最後の「光の精霊」が眠っているのは、森の地下深くに広がる巨大な洞窟の奥だった。オリがその洞窟の入り口にやってくると、そこには一匹の小さなクモが待っていた。クモは、オリの森での活躍を聞き、頼みたいことがあるのだという。「滅び」によって暗闇にとらわれた洞窟に光を取り戻して、正気を失ってしまった自分の母親を救ってほしいというのだ。洞窟の中は「滅び」がもたらした暗闇で覆われており、暗闇に長居してしまうと暗闇そのものがオリを殺そうと迫ってくるのだった。オリは洞窟の中に点在する光を頼りに奥へ奥へと進んでいき、ついにその最深部の祭壇までやってくる。オリは、そこに眠る「光の精霊」を目覚めさせようと祭壇に近づくと、突然何者かに襲われる。この祭壇に巣をつくる巨大なクモ「モラ」だった。このクモが、入り口にいた小さなクモの母親だった。オリはモラの繰り出す猛撃を何とかかわしながら、隙を見て祭壇の「光の精霊」を目覚めさせる。その際に放たれた強烈な光が洞窟全体にわたり、洞窟を覆っていた暗闇をすべてはらったのだった。モラもそれにより無事正気を取り戻す。

オリとクゥを探すため、ニウェンの森へと向かうナルとグモ

一方そのころ、オリとクゥが行方不明になってしまったナルとグモは、寝る間も惜しんで2人を探し続けていた。そんな時、動物たちから聞いた話から、オリとクゥはニブルの森から遠く離れたニウェンの森にいるという情報を手に入れる。ナルとグモはいかだを作り、ニウェンの森へと向かうのだった。

ニウェンの森の真実

オリは遺跡の奥で、ニウェンの森の真相を知る

「火の精霊」、「水の精霊」、「光の精霊」をそれぞれ目覚めさせ、ついにオーブが眠る遺跡へとたどり着いたオリ。遺跡の中は、進めば進むほどに複雑な構造や仕掛け、強力な敵などが襲い掛かってくるが、それらを切り抜け、オリは遺跡の奥へとたどり着く。そこには、ニウェンの森から精霊が居なくなるまでの軌跡が壁画として描かれていた。精霊樹が枯れ、それによってもたらされた「滅び」により、オリと同じ姿をした精霊たちが苦しみ、そして消えていった。数々の壁画に描かれるこの森の歴史を通り過ぎていきながら、オリはついにオーブを手に入れることに成功するのだった。

クゥの亡骸を見て、肩を落とすナル

そのころ、ナルとグモはニウェンの森へとたどり着き、そしてそこで知り合ったモキたちに導かれながら、クゥの眠る祭壇へと訪れる。変わり果てたクゥの姿に、ナルとグモは肩を落とし、深い悲しみに襲われてしまうのだった。

最後の決戦

オリを狙い、襲い掛かるシュリーク

オーブを手に入れたオリは、そのまままっすぐに枯れた精霊樹の元へと急ぐのだった。精霊樹の元へとたどり着き、オーブの光を精霊樹に注ぐ。精霊樹がオーブの光を受け入れようとしたその瞬間、上空から現れたシュリークが、オリに襲い掛かってくる。オリとシュリークの最終決戦だった。お互いに一歩も譲らず、激しい攻防を繰り広げる。シュリークによって上空へとオリは投げ飛ばされるが、たとえ空の上でもオリはシュリークと互角に戦うのだった。お互いに傷つきながら、最後の一撃を制したのはオリであった。

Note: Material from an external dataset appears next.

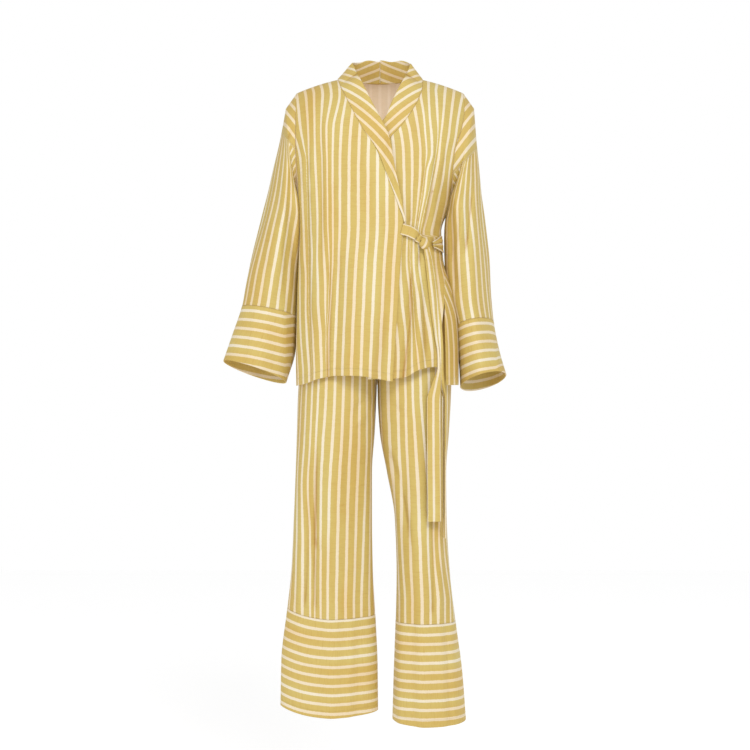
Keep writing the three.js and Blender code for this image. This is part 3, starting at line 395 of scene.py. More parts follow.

両親の亡骸に埋もれながら、静かに息を引き取るシュリーク

オリの一撃を喰らい、満身創痍のシュリークが向かったのは、シュリークの生まれた場所であり、石となったシュリークの両親が眠るかつての巣だった。シュリークは両親の亡骸の中にうずくまり、静かに目を閉じる。シュリークはただ、誰かに愛してほしかっただけだったのだ。誰からも愛されずに育ってしまい、歪んだ感情を抱くようになってしまった。シュリークが最期に臨んだものは、両親からの愛の温もりだった。両親からのすでに無くなっているはずの温もりを、シュリークは確かに感じながら息を引き取った。